Request for new feature - silent crash handling

Sep 19, 2007 at 11:00 PM
It does not appear that the JOBOBJECTLIMIT_ DIEONUNHANDLED_EXCEPTION limit flag is supported. Can this be added so that we can prevent apps that crash with unhandled exceptions from hanging a job forever?

Also - what is that strategy for handling applications that sit doing nothing forever, not using any real CPU. In some cases you can just assume that they are hung in a dialog box of some kind and want them to timeout and get killed.

-Bill
Coordinator
Sep 24, 2007 at 12:26 AM
Yes it is implemented:

using (JobObject jo = new JobObject("DieOnUnhandledExceptionJobObject"))
{
jo.Limits.IsDieOnUnhandledException = true;
}

Please check and see if this is what you needed.
I will add an example that uses this flag, check the project source code.

For the other question:
Vista has a new API that lets you check if a process is in deadlock using Wait Chain Traversal. We can use it to check if any of the process in the Job is in this state. Do you think we need to add this support?

Alon.



wradcliffe wrote:
It does not appear that the JOBOBJECTLIMIT_ DIEONUNHANDLED_EXCEPTION limit flag is supported. Can this be added so that we can prevent apps that crash with unhandled exceptions from hanging a job forever?

Also - what is that strategy for handling applications that sit doing nothing forever, not using any real CPU. In some cases you can just assume that they are hung in a dialog box of some kind and want them to timeout and get killed.

-Bill

Sep 24, 2007 at 5:54 PM
I checked out the new test program and it works as expected. There is a long delay as the crash dump is created, but the operation is silent. This will be very useful. Thanks!

There is an article on MSDN that indicates that the Wait Chain Traversal functionality is only applicable to native code.

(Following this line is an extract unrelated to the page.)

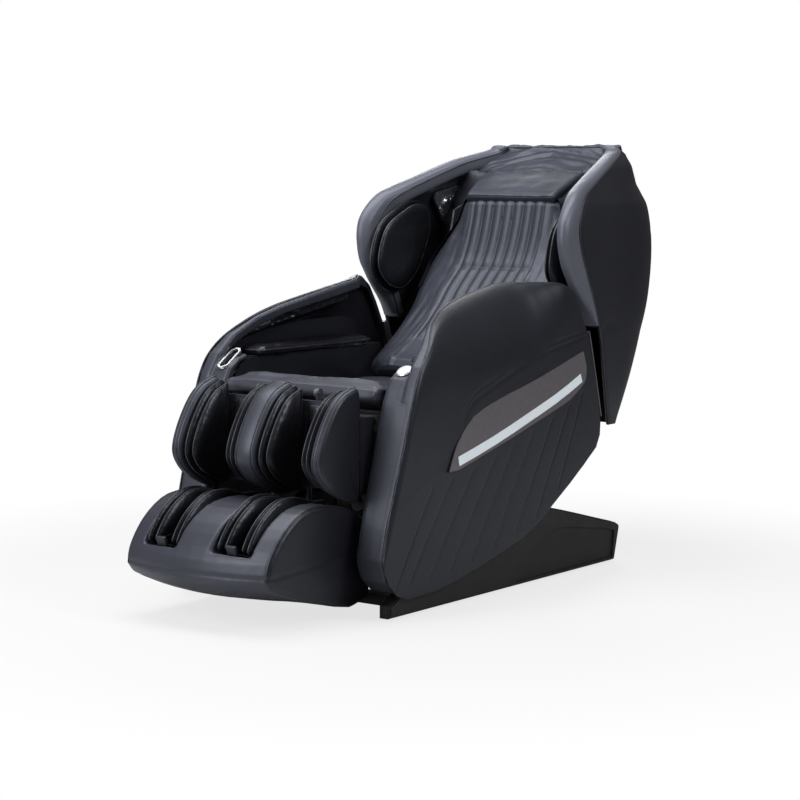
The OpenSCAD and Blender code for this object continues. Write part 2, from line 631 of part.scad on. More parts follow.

http://msdn.microsoft.com/msdnmag/issues/07/07/Bugslayer/default.aspx

What would be more interesting is support for simple "realtime" timeouts on applications. Therre is currently no way to say - please abort this app if it runs for more then a hour of clock time. You can only (apparently) abort on User CPU time used. I understand that the OS does not track this for you.

-Bill
Coordinator
Sep 25, 2007 at 1:47 AM
Hi

You are correct, The WaitChainTraversal is a native API, but so does the CreateJobObject !!! We can call it from the C++/CLI implementation of the JobManagement project. However it will only work on Vista and Windows Server 2008 and it will not indicate a process that is doing nothing but capable of getting Windows messages (no deadlock)
In the current JobObjectWrapper we have added a mechanism of Absolute timer, but this will kill the process even if it does a lot of work. How do you indicate that a process is doing nothing? See its I/O counters? See its threads context switches performance counter? It memory working set size? What if there is a poling process that does nothing but spend CPU time?
We can set a timer for each process when we get a New Process event from the Job and capture those counters. When the timer goes off we can check if those counter values have changed, and decide whether to wait another timer interval or kill this process.
Do you think that this is a good pattern? Do you think that we should implement it in the JobObjectWrapper?

Alon.
Sep 25, 2007 at 5:55 AM
I now see the SetAbsoluteTimer methods. I missed that. I also see the IOCounters class, which seems to be a starting point for what you are discussing.

In my particular case, just want to detect an app that is "idle", which probabaly means minimal or no I/O and minimal CPU time.

Yes - I think this is a good pattern.